**What is required:** Give the data again exactly, from its opening line through the line in which "ARM_EDGE = 0.0004" appears.

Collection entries
§
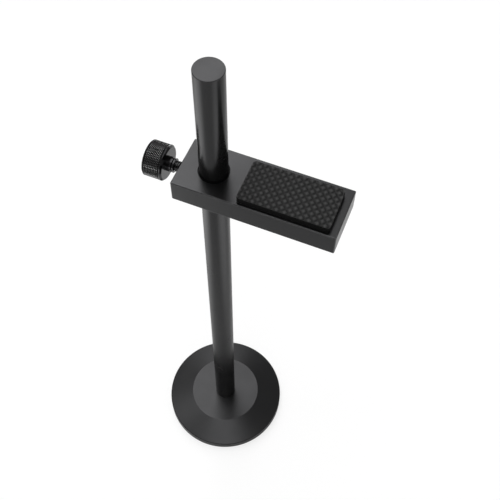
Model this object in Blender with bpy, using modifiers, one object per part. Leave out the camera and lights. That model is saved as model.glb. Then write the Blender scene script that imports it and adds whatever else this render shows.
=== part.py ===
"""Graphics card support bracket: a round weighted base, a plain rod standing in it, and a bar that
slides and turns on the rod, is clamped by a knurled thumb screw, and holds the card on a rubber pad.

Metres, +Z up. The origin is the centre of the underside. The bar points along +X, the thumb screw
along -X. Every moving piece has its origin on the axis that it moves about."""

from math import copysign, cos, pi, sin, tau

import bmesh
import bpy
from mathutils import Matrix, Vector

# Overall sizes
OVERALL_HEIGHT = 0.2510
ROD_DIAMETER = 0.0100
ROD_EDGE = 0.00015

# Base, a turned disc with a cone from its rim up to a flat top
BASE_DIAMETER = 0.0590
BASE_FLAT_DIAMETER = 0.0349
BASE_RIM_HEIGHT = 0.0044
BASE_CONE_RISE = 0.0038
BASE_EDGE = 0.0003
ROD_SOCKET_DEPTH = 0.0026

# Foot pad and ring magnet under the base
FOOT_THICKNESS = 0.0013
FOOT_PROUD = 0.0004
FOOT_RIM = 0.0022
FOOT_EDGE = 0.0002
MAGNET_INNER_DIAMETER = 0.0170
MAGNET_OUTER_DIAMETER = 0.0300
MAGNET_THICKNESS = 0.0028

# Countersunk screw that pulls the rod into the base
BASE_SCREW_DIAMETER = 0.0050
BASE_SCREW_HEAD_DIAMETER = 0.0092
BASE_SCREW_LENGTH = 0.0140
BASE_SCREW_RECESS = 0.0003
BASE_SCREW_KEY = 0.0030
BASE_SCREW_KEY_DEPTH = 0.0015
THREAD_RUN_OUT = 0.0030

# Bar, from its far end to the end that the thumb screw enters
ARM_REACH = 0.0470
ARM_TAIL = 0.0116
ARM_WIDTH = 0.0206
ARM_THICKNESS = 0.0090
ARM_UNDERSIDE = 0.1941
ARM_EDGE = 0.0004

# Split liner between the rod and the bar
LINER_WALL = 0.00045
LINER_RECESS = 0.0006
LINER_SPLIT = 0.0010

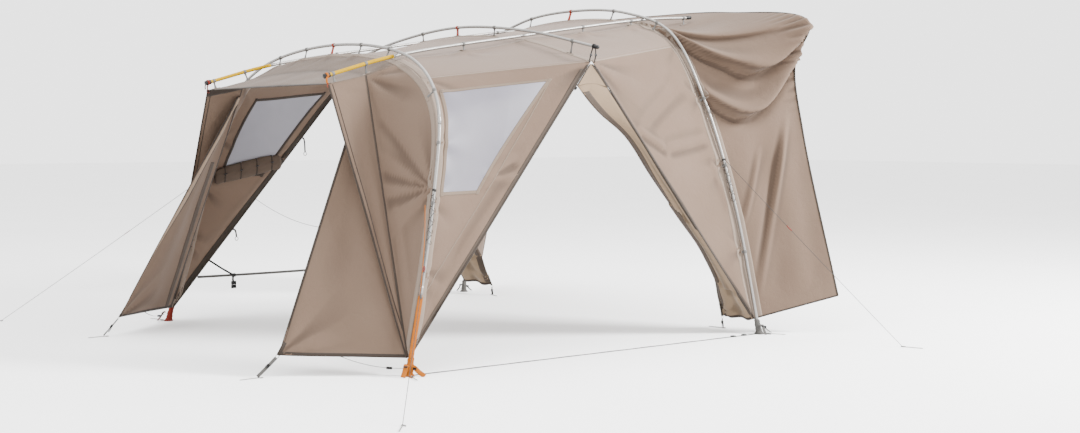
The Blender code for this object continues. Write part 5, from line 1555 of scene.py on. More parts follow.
§
**Exercise solution:**
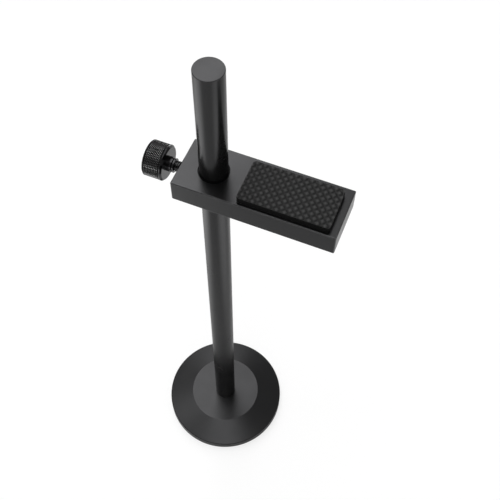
Model this object in Blender with bpy, using modifiers, one object per part. Leave out the camera and lights. That model is saved as model.glb. Then write the Blender scene script that imports it and adds whatever else this render shows.
=== part.py ===
"""Graphics card support bracket: a round weighted base, a plain rod standing in it, and a bar that
slides and turns on the rod, is clamped by a knurled thumb screw, and holds the card on a rubber pad.

Metres, +Z up. The origin is the centre of the underside. The bar points along +X, the thumb screw
along -X. Every moving piece has its origin on the axis that it moves about."""

from math import copysign, cos, pi, sin, tau

import bmesh
import bpy
from mathutils import Matrix, Vector

# Overall sizes
OVERALL_HEIGHT = 0.2510
ROD_DIAMETER = 0.0100
ROD_EDGE = 0.00015

# Base, a turned disc with a cone from its rim up to a flat top
BASE_DIAMETER = 0.0590
BASE_FLAT_DIAMETER = 0.0349
BASE_RIM_HEIGHT = 0.0044
BASE_CONE_RISE = 0.0038
BASE_EDGE = 0.0003
ROD_SOCKET_DEPTH = 0.0026

# Foot pad and ring magnet under the base
FOOT_THICKNESS = 0.0013
FOOT_PROUD = 0.0004
FOOT_RIM = 0.0022
FOOT_EDGE = 0.0002
MAGNET_INNER_DIAMETER = 0.0170
MAGNET_OUTER_DIAMETER = 0.0300
MAGNET_THICKNESS = 0.0028

# Countersunk screw that pulls the rod into the base
BASE_SCREW_DIAMETER = 0.0050
BASE_SCREW_HEAD_DIAMETER = 0.0092
BASE_SCREW_LENGTH = 0.0140
BASE_SCREW_RECESS = 0.0003
BASE_SCREW_KEY = 0.0030
BASE_SCREW_KEY_DEPTH = 0.0015
THREAD_RUN_OUT = 0.0030

# Bar, from its far end to the end that the thumb screw enters
ARM_REACH = 0.0470
ARM_TAIL = 0.0116
ARM_WIDTH = 0.0206
ARM_THICKNESS = 0.0090
ARM_UNDERSIDE = 0.1941
ARM_EDGE = 0.0004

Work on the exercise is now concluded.